From medieval France to contemporary California

Posted on June 25, 2008 by Meredy.
Categories: Writing Log.

[Samples]

The new idea involved a lot of morphing. I needed a twenty-first-century analog to Church-dominated medieval society and its persecution of heretics, a heroine who somehow had the drive and courage to defy that all-powerful institution, and a physical setting familiar enough to me that I could represent it without exhaustive research.

The solution that came to me was this: a restrictive society with passionately held beliefs that set it apart, a society that had a stake in keeping its members ignorant of other ways of thinking. This concept required devising a compelling and sustaining idea or vision for the society, a divergent enough notion of community that it would be obvious why it could not coexist with that of mainstream America, and a means, method, and motivation for achieving complete physical isolation. A cult.
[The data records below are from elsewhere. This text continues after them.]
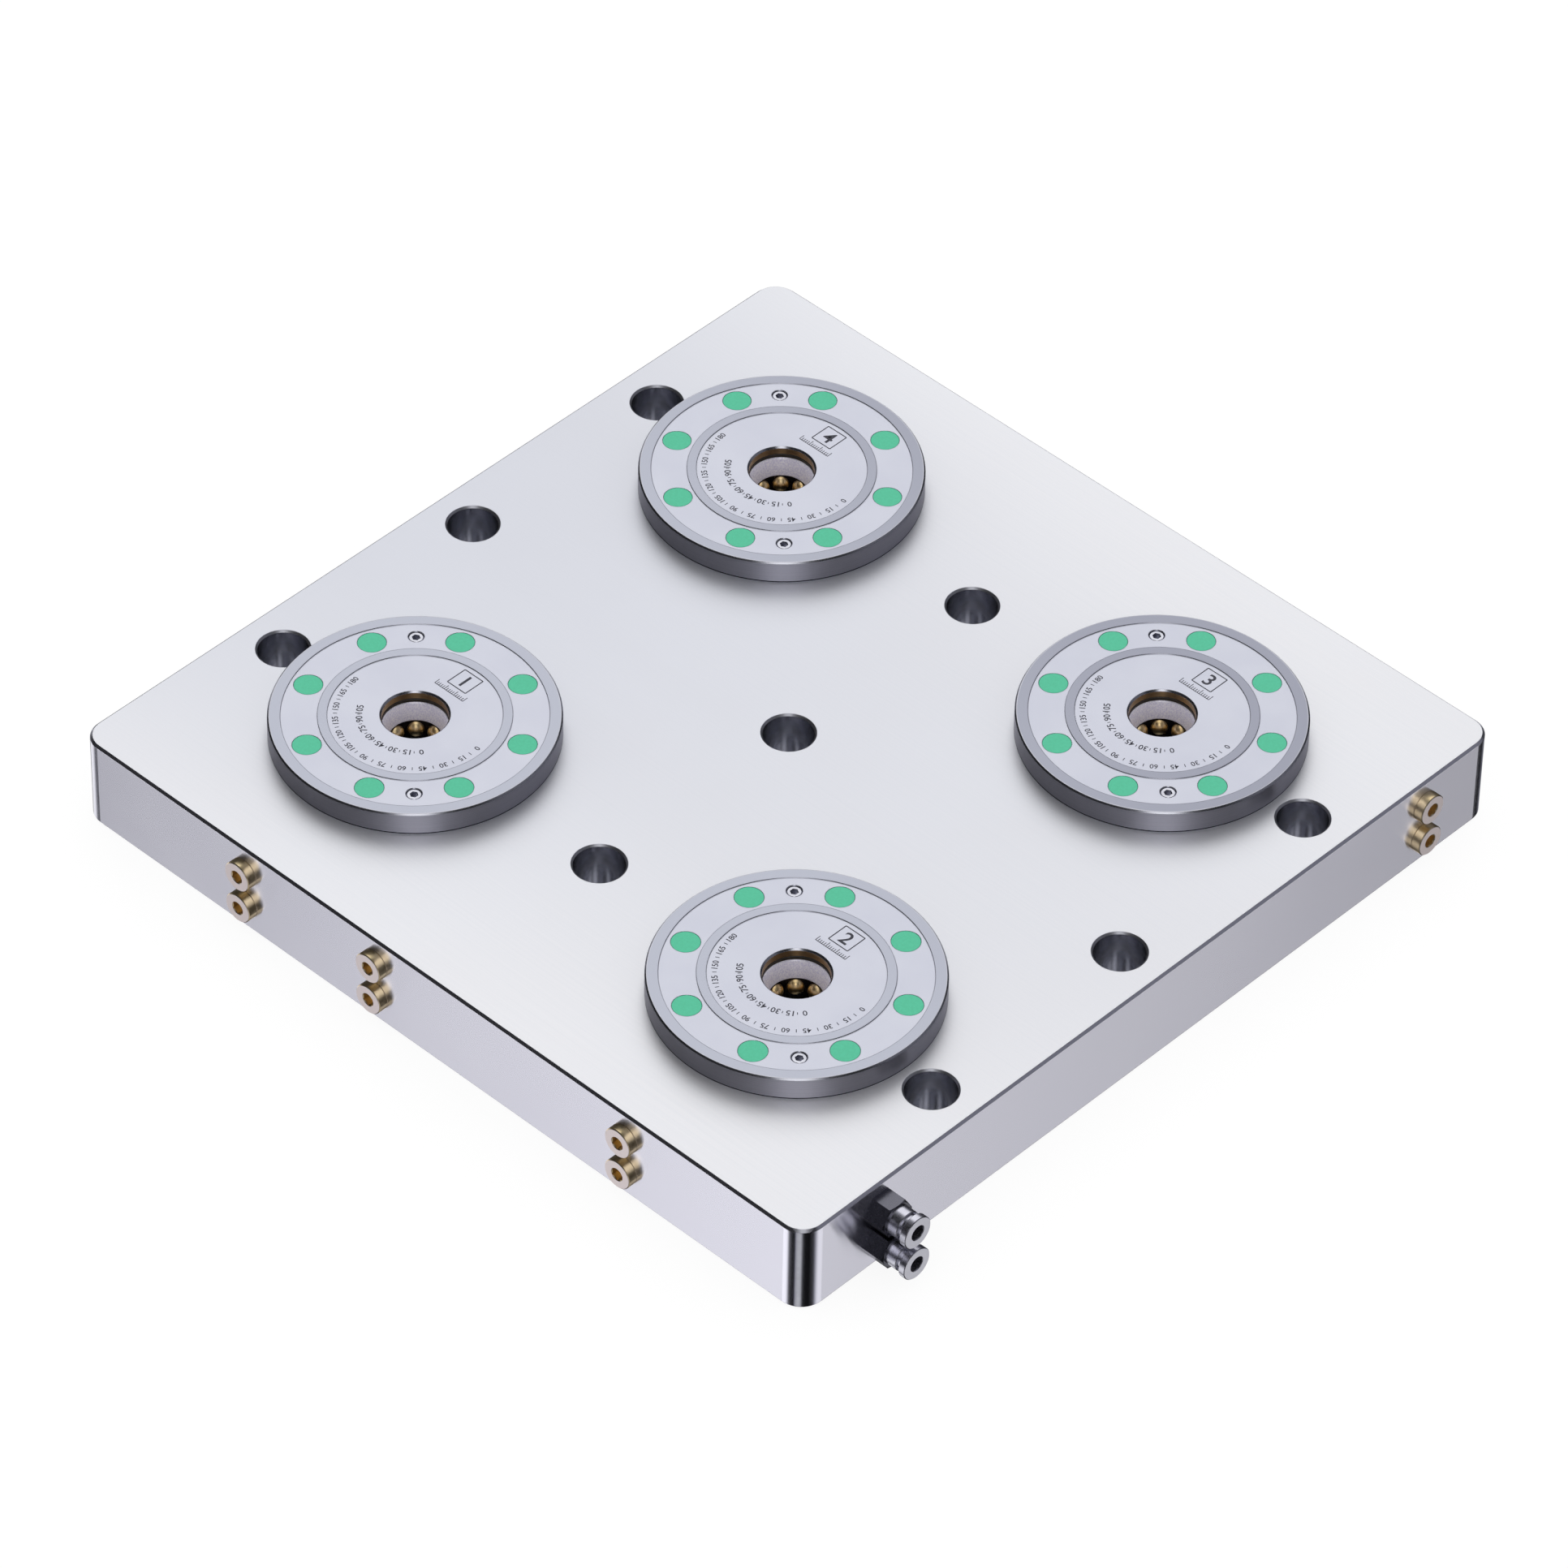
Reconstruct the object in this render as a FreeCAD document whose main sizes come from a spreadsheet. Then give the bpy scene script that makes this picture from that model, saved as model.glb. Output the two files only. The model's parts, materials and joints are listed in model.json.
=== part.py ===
import FreeCAD, Part
import math
import os
import Sketcher

# Zero point clamping plate with four ball lock stations.
# Millimetres. +Z is up, +X points to the side that carries the two air fittings.
# The origin is on the axis of the centre mounting hole, at the underside of the plate.
# At rest every station is locked: the disc springs hold the pistons down.

DIMENSIONS = {
    # base plate
    "plate_length": 380.0,
    "plate_width": 380.0,
    "plate_thick": 40.0,
    "plate_corner_radius": 10.0,
    "plate_edge_chamfer": 1.0,
    "station_pitch": 200.0,
    "well_floor": 8.0,
    "cage_seat_depth": 2.0,
    # mounting holes
    "mount_side_inset": 20.0,
    "mount_row_offset": 102.0,
    "mount_hole_dia": 13.5,
    "mount_head_dia": 20.0,
    "mount_head_depth": 25.0,
    "mount_mouth_chamfer": 0.8,
    # air channels
    "channel_dia": 6.0,
    "channel_floor_gap": 1.0,
    "channel_level_pitch": 16.0,
    "channel_side_inset": 40.0,
    "cross_channel_offset": 30.0,
    "port_dia": 9.8,
    "port_depth": 12.0,
    # flange cover
    "flange_dia": 112.0,
    "flange_height": 10.0,
    "flange_edge_chamfer": 0.6,
    "flange_foot_chamfer": 0.3,
    "inner_ring_width": 3.7,
    "ring_height": 0.3,
    "spigot_depth": 4.0,
    "spigot_clearance": 0.05,
    "seat_dia": 25.6,
    "seat_mouth_chamfer": 0.7,
    "seat_depth": 3.7,
    "wiper_groove_height": 2.0,
    "wiper_groove_depth": 1.1,
    "seat_lead_chamfer": 0.4,
    "seat_cone_step": 0.2,
    "seat_cone_taper": 2.1,
    # cover screws, their caps and the jacking screws
    "screw_rim_inset": 12.0,
    "screw_well_wall": 5.0,
    "screw_dia": 6.0,
    "screw_length": 16.0,
    "screw_head_gap": 0.65,
    "screw_head_height": 4.0,
    "screw_hex": 4.0,
    "screw_hex_depth": 2.3,
    "screw_hole_clearance": 0.3,
    "thread_clearance": 0.05,
    "cap_dia": 11.3,
    "cap_thick": 2.5,
    "cap_edge": 0.2,
    "cap_clearance": 0.03,
    "cap_ring_gap": 1.35,
    "jack_dia": 6.0,
    "jack_hex": 3.0,
    "jack_hex_depth": 3.5,
    "jack_sink": 0.4,
    "jack_mouth_chamfer": 0.2,
    "jack_point_chamfer": 1.2,
    # ball cage and balls
    "ball_dia": 7.5,
    "ball_depth": 17.15,
    "ball_setback": 1.0,
    "ball_travel": 3.0,
    "ball_clearance": 0.04,
    "cage_bore_chamfer": 1.0,
    "ball_relief": 0.25,
    "cage_foot_width": 5.0,
    "cage_foot_height": 4.0,
    "cage_top_wall": 0.5,
    "cage_shoulder_gap": 1.2,
    "cage_seat_clearance": 0.05,
    # piston
    "piston_stroke": 5.0,
    "piston_clearance": 0.08,
    "piston_floor_gap": 0.3,
    "piston_foot_gap": 1.0,
    "piston_relief": 2.5,
    "piston_neck_wall": 1.9,
    "piston_neck_rise": 3.0,
    "piston_neck_chamfer": 2.0,
    "piston_roof_gap": 1.0,
    "air_slot_width": 6.0,
    "air_slot_height": 2.0,
    # disc springs
    "disc_rim_gap": 4.0,
    "disc_thick": 2.0,
    "disc_pitch": 3.5,
    "disc_clearance": 0.5,
    "disc_air": 0.05,
    # seals
    "piston_seal_section": 2.6,
    "cage_seal_section": 2.2,
    "cover_seal_section": 1.8,
    "seal_groove_margin": 0.4,
    "seal_clearance": 0.02,
    "seal_land": 1.2,
    "cage_seal_rise": 12.0,
    # channel plugs
    "plug_head_dia": 12.7,
    "plug_head_height": 4.0,
    "plug_head_chamfer": 0.35,
    "plug_foot_chamfer": 0.2,
    "plug_hex": 5.0,
    "plug_mouth_dia": 5.9,
    "plug_hex_depth": 5.0,
    "plug_thread_length": 8.0,
    # air fittings
    "fitting_hex": 14.0,
    "fitting_hex_length": 9.0,
    "fitting_hex_chamfer": 1.1,
    "fitting_core_inset": 0.5,
    "fitting_barrel_dia": 12.0,
    "fitting_barrel_length": 5.0,
    "fitting_bore_dia": 10.1,
    "fitting_bore_depth": 9.0,
    "fitting_stop_depth": 3.0,
    "fitting_passage_dia": 4.0,
    "tube_dia": 6.1,
    "sleeve_gap": 2.0,
    "sleeve_clearance": 0.05,
    "sleeve_floor_gap": 2.0,
    "sleeve_flange_dia": 13.6,
    "sleeve_flange_thick": 3.0,
    "sleeve_flange_chamfer": 0.3,
}

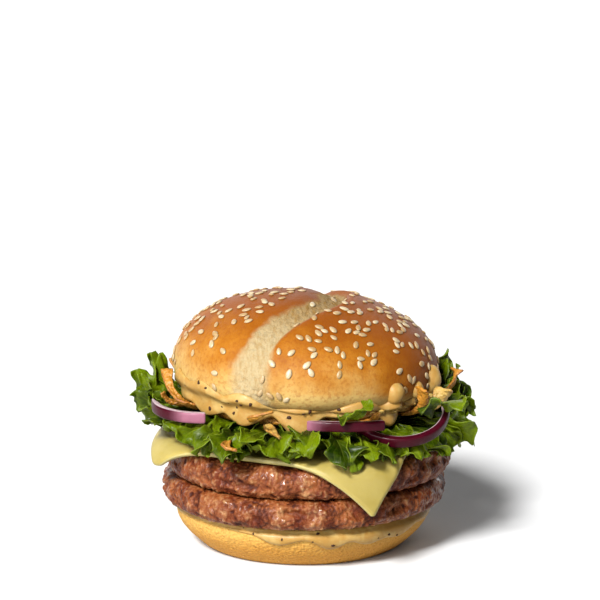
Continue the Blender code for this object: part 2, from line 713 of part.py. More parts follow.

So I bought three books on destructive cults and learned about the psychosocial aspects of cult life. I began creating my settlement in an invented location in the nearby Santa Cruz mountains, an area where there have been and are numerous religious retreats and spiritual communities. And I started sketching counterparts for the main characters in my abandoned narrative: the young girl Sybille Benet, her brother Arnaud, the elderly sisters of Béthune, and the forces of the Inquisition.

I began writing right away, again drafting scenes and scattered segments, and again I found great difficulty in threading a continuous narrative. Again I started doing Internet research, following the trail of every question that occurred to me, always obsessed with authenticity. I amassed information on winegrowing, Platonic philosophy, the construction of drawbridges, a 14th-century saint named St. John of Nepomuk, phases of the moon, inbreeding, wood stoves, Celtic harps, recessive genes, Greek mythology, farm animals, the influenza epidemic of 1918, and the history of women’s underwear.

And I got very caught up in the backstory. My OCD had a field day. I drew maps so detailed that I could pinpoint the location of every tree and shrub in my settlement and know what was in the line of sight for any door and window of any structure. I can picture that imagined setting as clearly as I can visualize my childhood neighborhood or my college campus. And I created a genealogy of six generations, not only of my principal characters but ultimately of every member of the community, with full names and birthdates.

Why did I go through all this in order to write my story? Why didn’t I just write it? That’s what many people would have done, and if that worked for them then they would be right to do it. But just as many writers would feel that they had to “know” all about their characters and their world before they could describe what happened to them and do it with conviction. For me, the process was productive.

Over a period of months of making lists and charts and researching names, stories began to emerge. As I built families out of lists of names and dates, I began to see personal traits, incidents, dramas: rivalries, tragic losses, childhood sweethearts, jealousies, hidden relationships, and more. A community character took shape. Public and private events, long-standing antagonisms, and strong and weak personalities changed the course of shared history. Things I would not have been able to think of by the deliberate act of trying to think of them came to me almost naturally just out of working with the background materials I was developing.

As a result of accumulating deep knowledge of my characters and their interwoven family histories, the writing felt less like inventing and more like remembering. My problem began to be what to put in and what to leave out. I wanted to tell all of it.

And in the meantime I began to lose sight of my main character, the counterpart of Sybille of the Vardysts: a young woman named Sybil Loveworth, whose role in the community was that of apprentice keeper of the stories.

I was on my way to being mired again.